— START Available data —

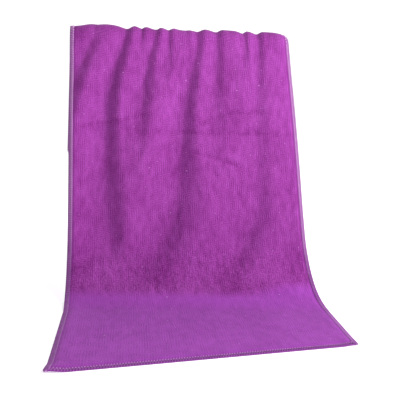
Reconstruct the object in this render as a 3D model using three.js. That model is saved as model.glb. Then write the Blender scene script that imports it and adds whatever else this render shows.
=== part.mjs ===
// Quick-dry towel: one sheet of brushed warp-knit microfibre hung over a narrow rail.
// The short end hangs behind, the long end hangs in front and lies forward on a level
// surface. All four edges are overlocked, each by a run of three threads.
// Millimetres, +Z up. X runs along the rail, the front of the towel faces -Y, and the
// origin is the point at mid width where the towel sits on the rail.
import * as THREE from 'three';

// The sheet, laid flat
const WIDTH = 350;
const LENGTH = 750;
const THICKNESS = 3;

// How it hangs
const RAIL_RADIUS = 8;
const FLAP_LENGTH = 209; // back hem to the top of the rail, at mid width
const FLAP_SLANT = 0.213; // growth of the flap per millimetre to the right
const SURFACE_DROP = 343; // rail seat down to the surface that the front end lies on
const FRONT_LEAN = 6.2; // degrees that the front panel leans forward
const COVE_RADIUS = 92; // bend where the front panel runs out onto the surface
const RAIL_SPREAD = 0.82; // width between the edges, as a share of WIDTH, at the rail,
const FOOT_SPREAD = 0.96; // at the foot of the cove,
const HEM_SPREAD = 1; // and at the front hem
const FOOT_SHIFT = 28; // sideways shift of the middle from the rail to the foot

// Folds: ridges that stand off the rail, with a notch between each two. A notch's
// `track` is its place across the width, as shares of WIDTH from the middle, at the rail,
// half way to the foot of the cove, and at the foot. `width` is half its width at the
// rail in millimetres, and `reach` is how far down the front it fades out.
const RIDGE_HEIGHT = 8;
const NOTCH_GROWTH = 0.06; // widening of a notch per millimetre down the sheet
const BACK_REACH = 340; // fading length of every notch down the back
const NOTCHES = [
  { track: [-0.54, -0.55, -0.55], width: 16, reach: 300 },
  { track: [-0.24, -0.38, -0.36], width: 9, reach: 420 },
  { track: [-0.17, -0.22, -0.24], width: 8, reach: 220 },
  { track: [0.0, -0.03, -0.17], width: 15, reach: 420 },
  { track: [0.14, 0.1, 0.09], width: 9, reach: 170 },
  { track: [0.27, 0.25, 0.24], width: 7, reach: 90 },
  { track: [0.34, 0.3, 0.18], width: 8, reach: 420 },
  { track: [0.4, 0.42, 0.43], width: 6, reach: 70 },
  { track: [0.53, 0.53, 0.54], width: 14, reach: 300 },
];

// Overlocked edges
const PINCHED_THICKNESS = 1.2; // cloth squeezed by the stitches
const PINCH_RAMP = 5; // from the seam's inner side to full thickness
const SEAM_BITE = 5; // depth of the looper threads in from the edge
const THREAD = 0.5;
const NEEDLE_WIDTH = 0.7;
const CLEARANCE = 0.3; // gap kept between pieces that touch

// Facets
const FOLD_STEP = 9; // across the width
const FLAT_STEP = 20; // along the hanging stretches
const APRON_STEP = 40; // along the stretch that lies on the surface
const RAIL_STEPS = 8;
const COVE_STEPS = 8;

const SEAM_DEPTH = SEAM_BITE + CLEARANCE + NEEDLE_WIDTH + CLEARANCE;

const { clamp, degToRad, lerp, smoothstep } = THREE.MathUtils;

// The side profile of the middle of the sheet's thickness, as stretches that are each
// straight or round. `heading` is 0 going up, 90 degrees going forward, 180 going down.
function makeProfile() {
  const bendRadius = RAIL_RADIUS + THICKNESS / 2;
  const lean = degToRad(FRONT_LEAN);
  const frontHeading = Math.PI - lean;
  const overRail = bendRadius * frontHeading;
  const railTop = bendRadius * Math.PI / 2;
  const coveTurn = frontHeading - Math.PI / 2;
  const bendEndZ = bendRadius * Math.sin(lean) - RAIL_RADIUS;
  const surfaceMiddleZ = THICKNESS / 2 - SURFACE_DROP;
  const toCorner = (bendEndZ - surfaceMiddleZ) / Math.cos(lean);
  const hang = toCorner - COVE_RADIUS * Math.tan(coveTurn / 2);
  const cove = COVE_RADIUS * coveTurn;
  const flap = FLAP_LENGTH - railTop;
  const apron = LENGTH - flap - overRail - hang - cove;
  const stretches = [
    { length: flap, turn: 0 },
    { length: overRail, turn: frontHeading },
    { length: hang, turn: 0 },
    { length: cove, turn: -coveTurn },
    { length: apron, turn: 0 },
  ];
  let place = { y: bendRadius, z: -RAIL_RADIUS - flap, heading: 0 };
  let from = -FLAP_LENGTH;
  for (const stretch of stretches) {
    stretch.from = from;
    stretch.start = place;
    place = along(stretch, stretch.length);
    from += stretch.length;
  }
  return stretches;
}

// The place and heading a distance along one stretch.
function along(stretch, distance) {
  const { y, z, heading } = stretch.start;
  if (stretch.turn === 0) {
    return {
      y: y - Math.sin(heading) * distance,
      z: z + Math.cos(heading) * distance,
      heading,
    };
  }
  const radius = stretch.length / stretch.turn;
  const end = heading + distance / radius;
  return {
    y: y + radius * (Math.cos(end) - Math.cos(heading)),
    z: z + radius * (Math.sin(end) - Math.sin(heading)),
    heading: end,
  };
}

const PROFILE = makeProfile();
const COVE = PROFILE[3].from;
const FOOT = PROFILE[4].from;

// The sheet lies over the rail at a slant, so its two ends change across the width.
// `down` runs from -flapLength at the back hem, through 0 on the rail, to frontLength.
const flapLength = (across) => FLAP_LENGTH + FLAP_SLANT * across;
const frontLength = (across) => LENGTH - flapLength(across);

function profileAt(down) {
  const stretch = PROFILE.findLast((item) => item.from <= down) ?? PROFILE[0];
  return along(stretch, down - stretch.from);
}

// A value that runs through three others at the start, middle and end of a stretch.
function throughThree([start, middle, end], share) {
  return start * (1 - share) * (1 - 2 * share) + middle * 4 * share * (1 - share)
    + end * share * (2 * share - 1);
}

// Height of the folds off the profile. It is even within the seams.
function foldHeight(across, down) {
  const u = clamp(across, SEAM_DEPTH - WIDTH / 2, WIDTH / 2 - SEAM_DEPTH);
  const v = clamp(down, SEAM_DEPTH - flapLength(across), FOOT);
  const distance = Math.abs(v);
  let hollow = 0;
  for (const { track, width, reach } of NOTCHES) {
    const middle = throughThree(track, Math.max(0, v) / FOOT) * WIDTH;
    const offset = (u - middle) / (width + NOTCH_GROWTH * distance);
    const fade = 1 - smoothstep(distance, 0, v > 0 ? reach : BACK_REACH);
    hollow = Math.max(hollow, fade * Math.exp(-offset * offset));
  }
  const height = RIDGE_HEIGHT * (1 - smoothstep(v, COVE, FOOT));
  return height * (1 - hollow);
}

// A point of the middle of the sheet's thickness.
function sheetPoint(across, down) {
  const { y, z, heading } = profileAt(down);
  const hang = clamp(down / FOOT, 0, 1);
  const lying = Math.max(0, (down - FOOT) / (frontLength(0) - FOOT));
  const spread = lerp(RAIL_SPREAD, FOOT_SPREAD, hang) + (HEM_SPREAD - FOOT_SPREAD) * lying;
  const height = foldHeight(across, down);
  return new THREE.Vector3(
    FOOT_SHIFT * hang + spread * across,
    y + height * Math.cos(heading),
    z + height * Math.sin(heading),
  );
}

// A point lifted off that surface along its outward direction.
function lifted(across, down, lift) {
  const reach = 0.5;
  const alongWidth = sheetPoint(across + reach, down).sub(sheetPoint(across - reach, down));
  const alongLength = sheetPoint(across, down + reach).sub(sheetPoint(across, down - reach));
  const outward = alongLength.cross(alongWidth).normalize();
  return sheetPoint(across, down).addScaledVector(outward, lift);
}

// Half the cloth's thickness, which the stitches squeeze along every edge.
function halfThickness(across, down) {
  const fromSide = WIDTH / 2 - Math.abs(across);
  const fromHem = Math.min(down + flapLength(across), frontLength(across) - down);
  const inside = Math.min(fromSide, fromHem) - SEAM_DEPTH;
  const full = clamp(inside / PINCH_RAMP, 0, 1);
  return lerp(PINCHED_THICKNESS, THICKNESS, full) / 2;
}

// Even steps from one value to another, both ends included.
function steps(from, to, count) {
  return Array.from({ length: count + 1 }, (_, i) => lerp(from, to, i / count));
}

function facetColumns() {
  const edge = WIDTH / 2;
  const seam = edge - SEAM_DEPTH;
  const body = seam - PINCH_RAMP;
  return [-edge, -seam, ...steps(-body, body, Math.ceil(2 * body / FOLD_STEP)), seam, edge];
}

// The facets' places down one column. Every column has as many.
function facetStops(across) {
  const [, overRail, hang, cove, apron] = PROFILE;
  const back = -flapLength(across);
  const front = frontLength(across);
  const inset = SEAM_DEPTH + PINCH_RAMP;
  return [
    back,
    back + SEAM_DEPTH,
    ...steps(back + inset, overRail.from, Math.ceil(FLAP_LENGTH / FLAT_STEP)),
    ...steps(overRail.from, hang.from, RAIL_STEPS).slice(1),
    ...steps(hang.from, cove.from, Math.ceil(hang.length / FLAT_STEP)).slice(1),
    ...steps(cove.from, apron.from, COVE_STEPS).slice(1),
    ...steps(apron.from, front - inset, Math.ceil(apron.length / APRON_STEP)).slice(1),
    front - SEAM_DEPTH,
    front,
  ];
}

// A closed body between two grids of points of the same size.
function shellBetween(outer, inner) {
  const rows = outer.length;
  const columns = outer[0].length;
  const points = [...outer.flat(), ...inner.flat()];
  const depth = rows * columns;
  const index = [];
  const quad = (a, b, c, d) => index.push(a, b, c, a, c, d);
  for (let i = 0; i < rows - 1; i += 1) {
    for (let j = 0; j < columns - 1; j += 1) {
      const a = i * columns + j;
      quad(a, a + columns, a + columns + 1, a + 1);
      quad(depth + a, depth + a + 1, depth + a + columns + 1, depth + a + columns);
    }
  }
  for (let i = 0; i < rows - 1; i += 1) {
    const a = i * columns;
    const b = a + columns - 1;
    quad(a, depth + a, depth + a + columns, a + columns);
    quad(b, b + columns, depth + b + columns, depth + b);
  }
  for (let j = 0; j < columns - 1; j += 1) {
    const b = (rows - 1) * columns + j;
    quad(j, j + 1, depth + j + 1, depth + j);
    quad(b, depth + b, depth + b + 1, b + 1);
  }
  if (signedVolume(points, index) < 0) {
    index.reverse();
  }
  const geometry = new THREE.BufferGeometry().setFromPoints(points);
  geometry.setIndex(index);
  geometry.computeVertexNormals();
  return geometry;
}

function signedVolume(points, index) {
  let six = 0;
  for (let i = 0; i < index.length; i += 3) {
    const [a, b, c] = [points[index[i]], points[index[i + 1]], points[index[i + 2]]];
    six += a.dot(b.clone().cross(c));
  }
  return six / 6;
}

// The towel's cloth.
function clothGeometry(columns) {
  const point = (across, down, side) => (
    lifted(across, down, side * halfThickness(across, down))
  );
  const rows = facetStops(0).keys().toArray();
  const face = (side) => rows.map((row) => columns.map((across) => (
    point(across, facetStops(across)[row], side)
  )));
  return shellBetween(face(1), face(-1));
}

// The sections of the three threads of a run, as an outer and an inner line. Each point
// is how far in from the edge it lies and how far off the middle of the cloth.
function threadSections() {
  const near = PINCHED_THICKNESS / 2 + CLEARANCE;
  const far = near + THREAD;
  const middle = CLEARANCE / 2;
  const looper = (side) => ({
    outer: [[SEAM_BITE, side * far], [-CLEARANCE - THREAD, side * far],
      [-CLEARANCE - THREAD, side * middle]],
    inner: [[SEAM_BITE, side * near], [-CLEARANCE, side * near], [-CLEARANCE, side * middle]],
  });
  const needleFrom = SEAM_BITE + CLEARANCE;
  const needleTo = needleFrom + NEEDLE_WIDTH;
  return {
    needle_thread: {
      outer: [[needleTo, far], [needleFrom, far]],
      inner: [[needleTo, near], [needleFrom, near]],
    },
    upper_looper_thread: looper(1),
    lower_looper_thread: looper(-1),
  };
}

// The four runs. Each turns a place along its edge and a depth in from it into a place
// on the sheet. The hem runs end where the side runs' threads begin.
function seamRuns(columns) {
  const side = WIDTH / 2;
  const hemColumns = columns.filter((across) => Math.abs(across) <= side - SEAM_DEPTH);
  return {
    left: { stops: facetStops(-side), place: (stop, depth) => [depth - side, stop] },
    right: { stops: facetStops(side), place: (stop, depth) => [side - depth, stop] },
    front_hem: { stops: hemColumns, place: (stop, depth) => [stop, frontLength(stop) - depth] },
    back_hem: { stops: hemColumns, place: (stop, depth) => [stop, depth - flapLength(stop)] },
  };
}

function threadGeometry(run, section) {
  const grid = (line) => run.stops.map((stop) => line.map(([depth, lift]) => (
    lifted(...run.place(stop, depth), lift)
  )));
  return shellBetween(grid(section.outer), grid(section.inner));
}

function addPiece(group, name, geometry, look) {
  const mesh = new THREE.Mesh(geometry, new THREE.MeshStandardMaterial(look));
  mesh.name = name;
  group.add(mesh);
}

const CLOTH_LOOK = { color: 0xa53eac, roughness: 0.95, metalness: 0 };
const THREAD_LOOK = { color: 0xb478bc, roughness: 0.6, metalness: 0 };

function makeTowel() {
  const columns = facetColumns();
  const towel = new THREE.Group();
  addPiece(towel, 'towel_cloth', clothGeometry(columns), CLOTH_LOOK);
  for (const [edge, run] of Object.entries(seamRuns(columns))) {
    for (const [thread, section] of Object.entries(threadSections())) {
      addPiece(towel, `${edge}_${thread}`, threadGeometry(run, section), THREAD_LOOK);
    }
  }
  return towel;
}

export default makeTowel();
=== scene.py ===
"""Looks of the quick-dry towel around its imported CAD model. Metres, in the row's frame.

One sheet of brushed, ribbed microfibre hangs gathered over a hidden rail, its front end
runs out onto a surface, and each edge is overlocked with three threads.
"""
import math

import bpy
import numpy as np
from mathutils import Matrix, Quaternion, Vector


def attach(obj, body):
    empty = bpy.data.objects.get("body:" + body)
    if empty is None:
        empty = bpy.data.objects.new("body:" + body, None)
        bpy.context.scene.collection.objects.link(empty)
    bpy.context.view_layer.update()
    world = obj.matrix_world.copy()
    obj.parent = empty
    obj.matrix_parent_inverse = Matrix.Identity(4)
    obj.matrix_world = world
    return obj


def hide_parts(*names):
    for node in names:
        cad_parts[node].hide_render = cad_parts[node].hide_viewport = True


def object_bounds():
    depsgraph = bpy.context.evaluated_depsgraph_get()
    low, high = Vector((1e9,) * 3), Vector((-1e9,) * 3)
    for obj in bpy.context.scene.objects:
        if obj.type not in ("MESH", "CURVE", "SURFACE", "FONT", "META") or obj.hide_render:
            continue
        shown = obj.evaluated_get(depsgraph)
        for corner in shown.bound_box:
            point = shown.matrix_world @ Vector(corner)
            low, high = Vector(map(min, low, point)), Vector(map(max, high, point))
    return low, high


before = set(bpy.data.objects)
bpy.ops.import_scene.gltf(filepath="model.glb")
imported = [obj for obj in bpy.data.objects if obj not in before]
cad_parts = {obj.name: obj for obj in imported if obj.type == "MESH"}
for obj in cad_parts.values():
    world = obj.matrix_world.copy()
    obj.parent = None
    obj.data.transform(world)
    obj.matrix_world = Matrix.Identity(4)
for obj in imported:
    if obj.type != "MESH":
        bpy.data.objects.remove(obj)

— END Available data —

### Task details
Quote only the lines running from the line that holds "function addPiece(group, name, geometry, look)" to the line that holds "point = shown.matrix_world", both ends included.

### Solution to this exercise
function addPiece(group, name, geometry, look) {
  const mesh = new THREE.Mesh(geometry, new THREE.MeshStandardMaterial(look));
  mesh.name = name;
  group.add(mesh);
}

const CLOTH_LOOK = { color: 0xa53eac, roughness: 0.95, metalness: 0 };
const THREAD_LOOK = { color: 0xb478bc, roughness: 0.6, metalness: 0 };

function makeTowel() {
  const columns = facetColumns();
  const towel = new THREE.Group();
  addPiece(towel, 'towel_cloth', clothGeometry(columns), CLOTH_LOOK);
  for (const [edge, run] of Object.entries(seamRuns(columns))) {
    for (const [thread, section] of Object.entries(threadSections())) {
      addPiece(towel, `${edge}_${thread}`, threadGeometry(run, section), THREAD_LOOK);
    }
  }
  return towel;
}

export default makeTowel();
=== scene.py ===
"""Looks of the quick-dry towel around its imported CAD model. Metres, in the row's frame.

One sheet of brushed, ribbed microfibre hangs gathered over a hidden rail, its front end
runs out onto a surface, and each edge is overlocked with three threads.
"""
import math

import bpy
import numpy as np
from mathutils import Matrix, Quaternion, Vector


def attach(obj, body):
    empty = bpy.data.objects.get("body:" + body)
    if empty is None:
        empty = bpy.data.objects.new("body:" + body, None)
        bpy.context.scene.collection.objects.link(empty)
    bpy.context.view_layer.update()
    world = obj.matrix_world.copy()
    obj.parent = empty
    obj.matrix_parent_inverse = Matrix.Identity(4)
    obj.matrix_world = world
    return obj


def hide_parts(*names):
    for node in names:
        cad_parts[node].hide_render = cad_parts[node].hide_viewport = True


def object_bounds():
    depsgraph = bpy.context.evaluated_depsgraph_get()
    low, high = Vector((1e9,) * 3), Vector((-1e9,) * 3)
    for obj in bpy.context.scene.objects:
        if obj.type not in ("MESH", "CURVE", "SURFACE", "FONT", "META") or obj.hide_render:
            continue
        shown = obj.evaluated_get(depsgraph)
        for corner in shown.bound_box:
            point = shown.matrix_world @ Vector(corner)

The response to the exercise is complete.